CensorLab: A Testbed for Censorship Experimentation
Jade Sheffey, Amir Houmansadr
TL;DR
Censorship evolves rapidly, making reactive circumvention research potentially brittle and risky. CensorLab provides a generic censorship-emulation framework that can model past, present, and futuristic censorship strategies in realistic, high-performance environments, enabling proactive development of anti-censorship techniques. It combines a multi-layer architecture, programmable censor programs (via PyCL and CensorLang), and ML model integration through ONNX to realize diverse blocking decisions from simple identifier-based filters to complex data-driven classifiers. By offering easy usability, low overhead, and safe lab-based testing, CensorLab aims to complement real-world censorship measurement and advance resilient circumvention strategies that anticipate future censorship capabilities.
Abstract
Censorship and censorship circumvention are closely connected, and each is constantly making decisions in reaction to the other.

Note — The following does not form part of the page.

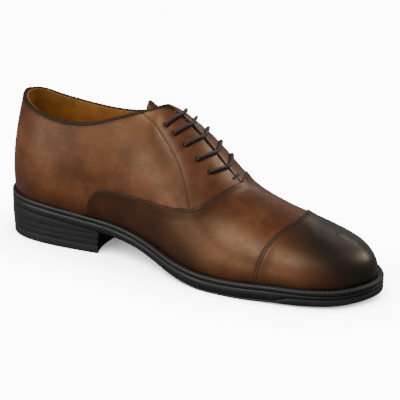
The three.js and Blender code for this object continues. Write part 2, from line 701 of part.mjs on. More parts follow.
function aglet(side, row) {
  const start = tailPoint(side, row, TAIL_LENGTH);
  const direction = tailPoint(side, row, TAIL_LENGTH + AGLET_LENGTH).sub(start).normalize();
  const middle = start.addScaledVector(direction, AGLET_LENGTH / 2 + 0.35);
  const tube = new THREE.CylinderGeometry(AGLET_RADIUS, AGLET_RADIUS, AGLET_LENGTH, 8);
  return alongNormal(tube, { point: middle, normal: direction }, 0);
}

// ---------------------------------------------------------------- the bottom

// The welt stands out from the feather line by this much, station by station
const WELT_WIDTH = [[0, 2.5], [4, 2.5], [6, 3], [9, 5], [11, 4.6], [14, 4]];

// Side line of a plan outline that runs outside (or, when negative, inside) the feather line
function sideLine(side, margin) {
  const points = [];
  for (let station = 0; station <= TOE_STATION; station += 0.25) {
    const round = side < 0 ? station : LOOP - station;
    const step = 0.02;
    const along = upperPoint(round + step, 0).sub(upperPoint(round - step, 0));
    const normal = new THREE.Vector3(along.y, -along.x, 0).normalize();
    points.push(upperPoint(round, 0).addScaledVector(normal, margin(station)));
  }
  return points;
}

const weltMargin = (station) => alongTable(WELT_WIDTH, station);
const OUTER = BOTH.map((side) => sideLine(side, weltMargin).map((p) => [p.x, p.y]));
const insoleMargin = (station) => -INSOLE_INSET - TOE_INSET * smoothstep(station, 12, 14);
const INSOLE_EDGE = BOTH.map((side) => sideLine(side, insoleMargin).map((p) => [p.x, p.y]));
const CORK_EDGE = BOTH.map((side) => sideLine(side, () => -WELT_UNDER - CORK_GAP).map((p) => [p.x, p.y]));
const FEATHER = sideLine(-1, () => 0).map((p) => [p.x, p.z]);

// Height of the feather line at a length; it runs on straight past the heel and the toe
function featherZ(x) {
  const last = FEATHER.length - 1;
  const [from, to] = x < FEATHER[1][0] ? [0, 1] : [last - 2, last];
  const outside = x < FEATHER[0][0] || x > FEATHER[last - 1][0];
  if (!outside) return alongTable(FEATHER, x);
  const slope = (FEATHER[to][1] - FEATHER[from][1]) / (FEATHER[to][0] - FEATHER[from][0]);
  return FEATHER[to][1] + (x - FEATHER[to][0]) * slope;
}
const alongScale = SOLE_LENGTH / DRAWN.length;

// Welt, outsole and tread together, below the feather line
function soleDepth(x) {
  const drawnX = x / alongScale;
  const forepart = lerp(WAIST_SOLE, FOREPART_SOLE, smoothstep(drawnX, 120, 178));
  return lerp(forepart, TOE_SOLE, smoothstep(drawnX, 208, 285));
}
const soleBottom = (x) => Math.max(0, featherZ(x) - soleDepth(x));
const treadThickness = (x) => {
  const drawnX = x / alongScale;
  const start = lerp(0.8, TREAD_THICKNESS, smoothstep(drawnX, TREAD_START, TREAD_START + 12));
  const pastNotch = clamp((drawnX - TREAD_NOTCH) / TREAD_NOTCH_RUN, 0, 1);
  return start + (TOE_TREAD_THICKNESS - TREAD_THICKNESS) * pastNotch;
};

// Places along the length, close together at the rounded ends
function lengthStops(line, from, to, extra = []) {
  const first = Math.max(from, line[0][0][0]);
  const last = Math.min(to, line[0][line[0].length - 1][0]);
  const round = [0, 0.8, 2.8, 6.5, 12.5, 21];
  const stops = [];
  if (from <= line[0][0][0]) stops.push(...round.map((d) => first + d));
  for (let x = Math.max(first, line[0][0][0] + 32); x < last - 30; x += 13) stops.push(x);
  if (to >= last && last > from + 40) stops.push(...round.map((d) => last - d));
  stops.push(first, last, ...extra.map((x) => x * alongScale).filter((x) => x > first && x < last));
  const sorted = [...new Set(stops)].filter((x) => x >= first && x <= last).sort((a, b) => a - b);
  return sorted.filter((x, i) => i === 0 || x - sorted[i - 1] > 0.05);
}

// Plan rows from the lateral to the medial side line, with points across
function planRows(line, stops, across) {
  return stops.map((x) => {
    const lateral = alongTable(line[0], x);
    const medial = alongTable(line[1], x);
    return across.map((f) => new THREE.Vector3(x, lerp(lateral, medial, f), 0));
  });
}

// Solid between two heights over plan rows
function planSolid(rows, top, bottom) {
  const lifted = (p, height) => new THREE.Vector3(p.x, p.y, height(p.x, p.y));
  const raise = (height) => rows.map((row) => row.map((p) => lifted(p, height)));
  const faces = raise(top);
  const backs = raise(bottom);
  const flipped = gridPolygons(faces, backs).map((polygon) => polygon.slice().reverse());
  return closeSheet(flipped);
}

// The welt runs all round: outer edge beyond the upper, inner edge under it
function welt() {
  const rings = [weltMargin, () => -WELT_UNDER].map((margin) => {
    const lateral = sideLine(-1, margin);
    const medial = sideLine(1, margin).reverse().slice(1);
    return [...lateral, ...medial].filter((p, i) => i % 2 === 0);
  });
  const polygons = [];
  const corner = (ring, i) => {
    const p = rings[ring][i];
    const height = featherZ(p.x) - SOLE_GAP;
    return {
      face: new THREE.Vector3(p.x, p.y, height),
      back: new THREE.Vector3(p.x, p.y, height - WELT_THICKNESS),
    };
  };
  for (let i = 0; i + 1 < rings[0].length; i += 1) {
    polygons.push([corner(0, i), corner(0, i + 1), corner(1, i + 1)]);
    polygons.push([corner(0, i), corner(1, i + 1), corner(1, i)]);
  }
  return closeSheet(polygons);
}

const FLAT = [0, 1];
const outsoleTop = (x) => featherZ(x) - WELT_THICKNESS - 2 * SOLE_GAP;
const notchStops = [
  TREAD_START - 0.3, TREAD_START, TREAD_START + 12, TREAD_NOTCH, TREAD_NOTCH + TREAD_NOTCH_RUN,
];

function outsoleBottom(x) {
  const treaded = x / alongScale >= TREAD_START - 0.2;
  return soleBottom(x) + (treaded ? treadThickness(x) + SOLE_GAP : 0);
}

function outsole() {
  const stops = lengthStops(OUTER, -Infinity, Infinity, [...notchStops, 181, 205]);
  return cut(planSolid(planRows(OUTER, stops, FLAT), outsoleTop, outsoleBottom), nailHoles());
}

function tread() {
  const stops = lengthStops(OUTER, TREAD_START * alongScale, Infinity, [...notchStops, 181, 205]);
  return planSolid(planRows(OUTER, stops, FLAT), (x) => soleBottom(x) + treadThickness(x), soleBottom);
}

function insoleBoard() {
  const stops = lengthStops(INSOLE_EDGE, -Infinity, Infinity);
  return planSolid(planRows(INSOLE_EDGE, stops, FLAT), (x) => featherZ(x) + INSOLE_THICKNESS, featherZ);
}

function sock() {
  const stops = lengthStops(INSOLE_EDGE, -Infinity, Infinity);
  const seat = (x) => featherZ(x) + INSOLE_THICKNESS + SOLE_GAP;
  return planSolid(planRows(INSOLE_EDGE, stops, FLAT), (x) => seat(x) + SOCK_THICKNESS, seat);
}

const corkTop = (x) => featherZ(x) - SOLE_GAP;
const corkBottom = (x) => outsoleTop(x) + SOLE_GAP;
const shankMiddle = (x) => (corkTop(x) + corkBottom(x)) / 2;

// Strip of spring steel along the waist, and the slot that it lies in
function shankSolid(margin) {
  const stops = [];
  const first = SHANK_START * alongScale - margin;
  const last = SHANK_END * alongScale + margin;
  for (let i = 0; i <= 10; i += 1) stops.push(lerp(first, last, i / 10));
  const width = SHANK_WIDTH / 2 + margin;
  const rows = stops.map((x) => [-width, width].map((y) => new THREE.Vector3(x, y, 0)));
  const thick = SHANK_THICKNESS / 2;
  const top = (x) => shankMiddle(x) + thick + (margin ? 5 : 0);
  return planSolid(rows, top, (x) => shankMiddle(x) - thick - margin / 2);
}

function corkFiller() {
  const stops = lengthStops(CORK_EDGE, -Infinity, Infinity);
  return cut(planSolid(planRows(CORK_EDGE, stops, FLAT), corkTop, corkBottom), [shankSolid(SOLE_GAP)]);
}

// ---------------------------------------------------------------- the heel

const heelWidthAcross = [0, 0.25, 0.5, 0.75, 1];

// Plan rows of the heel, drawn in by a margin; the last row is the hollow breast
function heelRows(drawIn) {
  const edge = (side) => sideLine(side, (station) => weltMargin(station) - drawIn);
  const line = BOTH.map((side) => edge(side).map((p) => [p.x, p.y]));
  const breast = HEEL_LENGTH - HEEL_BREAST_DEPTH - 4;
  const rows = planRows(line, lengthStops(line, -Infinity, breast), heelWidthAcross);
  const last = planRows(line, [HEEL_LENGTH - drawIn], heelWidthAcross)[0];
  const side = last[last.length - 1].y - last[0].y;
  last.forEach((p, k) => {
    const f = heelWidthAcross[k];
    p.x -= HEEL_BREAST_DEPTH * 4 * f * (1 - f);
    p.y -= Math.sign(f - 0.5) * (Math.abs(2 * f - 1) === 1 ? 0.02 * side : 0);
  });
  return [...rows, last];
}

const LIFT_TOPS = [TOP_PIECE_THICKNESS];
for (let i = 1; i <= HEEL_LIFTS; i += 1) LIFT_TOPS.push(LIFT_TOPS[i - 1] + SOLE_GAP + HEEL_LIFT_THICKNESS);
const WEDGE_BOTTOM = LIFT_TOPS[HEEL_LIFTS] + SOLE_GAP;
const heelSeat = (x) => soleBottom(x) - SOLE_GAP - 0.1;

// Five nails in a horseshoe hold the lifts together, heads down in the top piece's underside
const NAIL_PLACES = [[14, 0], [26, -17], [26, 16], [56, -20], [56, 18]];
const nailFoot = TOP_PIECE_THICKNESS + SOLE_GAP;
const nailTop = (x) => soleBottom(x) + NAIL_BITE;

function nailCylinder([x, y], margin, from, to) {
  const radius = NAIL_RADIUS + margin;
  const pin = new THREE.CylinderGeometry(radius, radius, to - from, 8);
  pin.rotateX(Math.PI / 2);
  return pin.translate(x * alongScale, y * (SOLE_WIDTH / DRAWN.width), (from + to) / 2);
}

function nailHoles() {
  return NAIL_PLACES.map((place) => {
    return nailCylinder(place, NAIL_CLEARANCE, -5, nailTop(place[0] * alongScale) + NAIL_CLEARANCE);
  });
}

function heelNail(place) {
  return nailCylinder(place, 0, nailFoot, nailTop(place[0] * alongScale));
}

function topPiece() {
  const rows = heelRows(HEEL_TAPER);
  return planSolid(rows, () => TOP_PIECE_THICKNESS, () => 0);
}

function heelLift(number) {
  const rows = heelRows(HEEL_TAPER * (1 - number / (HEEL_LIFTS + 1)));
  const top = LIFT_TOPS[number];
  return cut(planSolid(rows, () => top, () => top - HEEL_LIFT_THICKNESS), nailHoles());
}

function heelWedge() {
  return cut(planSolid(heelRows(0), heelSeat, () => WEDGE_BOTTOM), nailHoles());
}

// ---------------------------------------------------------------- assembly

addMesh('toe_cap', toeCap(), darkCalf);
addMesh('vamp', vamp(), calf);
addMesh('quarter_lateral', quarter(-1), calf);
addMesh('quarter_medial', quarter(1), calf);
addMesh('topline_binding', toplineBinding(), edgeLeather);
addMesh('back_tab', backTab(), edgeLeather);
addMesh('heel_counter', heelCounter(), board);
addMesh('toe_puff', toePuff(), board);
addMesh('facing_stay_lateral', facingStay(-1), board);
addMesh('facing_stay_medial', facingStay(1), board);
addMesh('heel_lining', heelLining(), liningLeather);
addMesh('quarter_lining_lateral', quarterLining(-1), liningLeather);
addMesh('quarter_lining_medial', quarterLining(1), liningLeather);
addMesh('vamp_lining', vampLining(), liningLeather);
addMesh('tongue', tongueSheet(0, TONGUE_LEATHER, 0), calf);
const tongueBack = TONGUE_LEATHER + LAYER_GAP;
addMesh('tongue_lining', tongueSheet(tongueBack, tongueBack + LINING, 1), liningLeather);
addMesh('insole_board', insoleBoard(), board);
addMesh('sock_lining', sock(), liningLeather);
addMesh('shank', shankSolid(0), steel);
addMesh('cork_filler', corkFiller(), board);
addMesh('welt', welt(), blackEdge);
addMesh('outsole', outsole(), blackEdge);
addMesh('forepart_tread', tread(), blackRubber);
addMesh('heel_wedge', heelWedge(), blackEdge);
for (let number = HEEL_LIFTS; number >= 1; number -= 1) {
  addMesh(`heel_lift_${number}`, heelLift(number), blackEdge);
}
addMesh('heel_top_piece', topPiece(), blackRubber);
NAIL_PLACES.forEach((place, i) => addMesh(`heel_nail_${i + 1}`, heelNail(place), steel));
for (const side of BOTH) {
  const name = side < 0 ? 'lateral' : 'medial';
  eyeletFrames(side).forEach((frame, row) => addMesh(`eyelet_${name}_${row + 1}`, eyelet(frame), brass));
}
addMesh('lace', tubeAlong(laceRoute(), LACE_RADIUS, 6), waxedCotton);
addMesh('aglet_lateral', aglet(-1, 3), edgeLeather);
addMesh('aglet_medial', aglet(1, 4), edgeLeather);

// The origin is on the ground under the middle of the shoe
const box = new THREE.Box3().setFromObject(shoe);
shoe.position.set(-(box.min.x + box.max.x) / 2, -(box.min.y + box.max.y) / 2, 0);

export default shoe;
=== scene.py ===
"""Looks of a right-foot cap-toe oxford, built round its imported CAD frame.

The shoe is lasted like a real one: every leather piece is cut from the curved surface of one last,
lapped over its neighbour, stitched, and set on a welt, a sole and a stacked heel.
"""

import logging
import math
from dataclasses import dataclass, field
from enum import Enum
from typing import Callable, Sequence

import bmesh
import bpy
import numpy as np
from mathutils import Matrix, Vector


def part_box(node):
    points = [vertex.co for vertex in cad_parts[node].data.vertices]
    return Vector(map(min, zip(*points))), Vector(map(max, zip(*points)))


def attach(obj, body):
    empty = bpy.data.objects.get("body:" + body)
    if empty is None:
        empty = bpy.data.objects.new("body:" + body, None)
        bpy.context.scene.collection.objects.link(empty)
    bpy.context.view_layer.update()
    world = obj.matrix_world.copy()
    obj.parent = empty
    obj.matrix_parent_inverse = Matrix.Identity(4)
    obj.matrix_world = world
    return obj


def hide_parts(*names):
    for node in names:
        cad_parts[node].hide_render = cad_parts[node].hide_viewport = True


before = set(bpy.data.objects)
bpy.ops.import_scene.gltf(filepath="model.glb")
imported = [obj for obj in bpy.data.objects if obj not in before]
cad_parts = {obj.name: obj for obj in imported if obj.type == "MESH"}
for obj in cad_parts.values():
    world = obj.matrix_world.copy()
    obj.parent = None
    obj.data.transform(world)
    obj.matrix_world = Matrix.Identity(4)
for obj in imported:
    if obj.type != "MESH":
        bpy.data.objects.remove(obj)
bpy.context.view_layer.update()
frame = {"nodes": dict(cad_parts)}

LOG = logging.getLogger("oxford")
MILLIMETRE = 0.001
SHOE_BODY = "shoe"
TONGUE_BODY = "tongue"

Colour = tuple[float, float, float]
Array = np.ndarray
Limit = Callable[[Array], Array]
Grid = dict[str, Array]
Table = Sequence[tuple[float, float]]
Material = bpy.types.Material
Node = bpy.types.Node
NodeTree = bpy.types.NodeTree
Piece = bpy.types.Object
Socket = bpy.types.NodeSocket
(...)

When censors deploy a new Internet censorship technique, the anti-censorship community scrambles to find and develop circumvention strategies against the censor's new strategy, i.e., by targeting and exploiting specific vulnerabilities in the new censorship mechanism. We believe that over-reliance on such a reactive approach to circumvention has given the censors the upper hand in the censorship arms race, becoming a key reason for the inefficacy of in-the-wild circumvention systems. Therefore, we argue for a proactive approach to censorship research: the anti-censorship community should be able to proactively develop circumvention mechanisms against hypothetical or futuristic censorship strategies. To facilitate proactive censorship research, we design and implement CensorLab, a generic platform for emulating Internet censorship scenarios. CensorLab aims to complement currently reactive circumvention research by efficiently emulating past, present, and hypothetical censorship strategies in realistic network environments. Specifically, CensorLab aims to (1) support all censorship mechanisms previously or currently deployed by real-world censors; (2) support the emulation of hypothetical (not-yet-deployed) censorship strategies including advanced data-driven censorship mechanisms (e.g., ML-based traffic classifiers); (3) provide an easy-to-use platform for researchers and practitioners enabling them to perform extensive experimentation; and (4) operate efficiently with minimal overhead. We have implemented CensorLab as a fully functional, flexible, and high-performance platform, and showcase how it can be used to emulate a wide range of censorship scenarios, from traditional IP blocking and keyword filtering to hypothetical ML-based censorship mechanisms.